Both rely on a tired old trope for their worldbuilding: a dark skinned savage race that serve as the aggressors throughout the story. This isn’t anything new, but it is lazy and promotes problematic ideas of race and culture.
It goes on to point out how the plot of the highly anticipated Carve the Mark by Veronica Roth and The Continent by Keira Drake follows the racist and white supremacy themes. Having not read either book, the points the article make are very clear and compelling. Being white, this is also something I’m not finely tuned to see in literature as I benefit from my whiteness. Thus, I am so so thankful to have read this article and I want to share it as widely as I can. Sure, I did know it was an issue, but I never had it explained so well. Now that I am aware of this trope and issue and how it can manifest in the novels that I read I can hopefully more readily identify it in other novels and point it out to others.

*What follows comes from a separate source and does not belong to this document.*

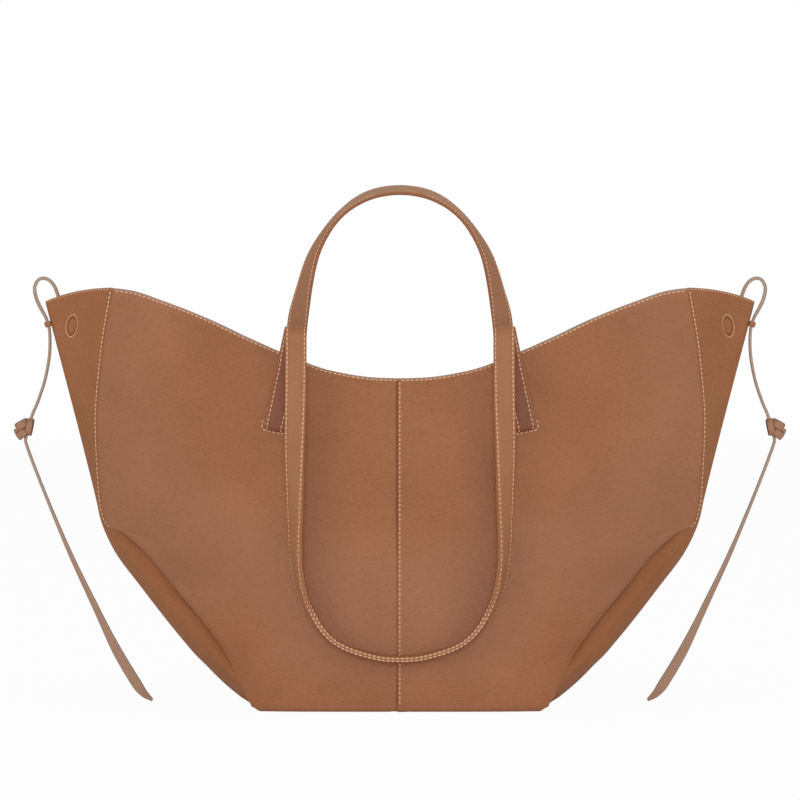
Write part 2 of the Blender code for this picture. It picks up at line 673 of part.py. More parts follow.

The point of this post is this:
1) To highlight someone’s words on this topic that are so much more important and eloquent then mine. In all likelihood they have more experience and expertise in this area and I want to give their words a wider audience.
2) To help shed light on this topic so that readers can point it out as being something they don’t want to see in books thus pushing publishers to not publish novels with similar themes.
3) To point out this issue to all the future authors they may be reading my blog so they can endeavour to avoid falling in this trap in their writing.
Edit #1: Adding a link to a great review for The Continent (with spoilers) which talks more on this subject.
Edit #2: There are many more reviews out there for The Continent in the blog-verse and on Goodreads that discuss it’s issues and there is some starting traction for Carve the Mark. YOu can find them if interested, yet the point of my post is the same, I want to bring awareness to the issue so that is can be addressed.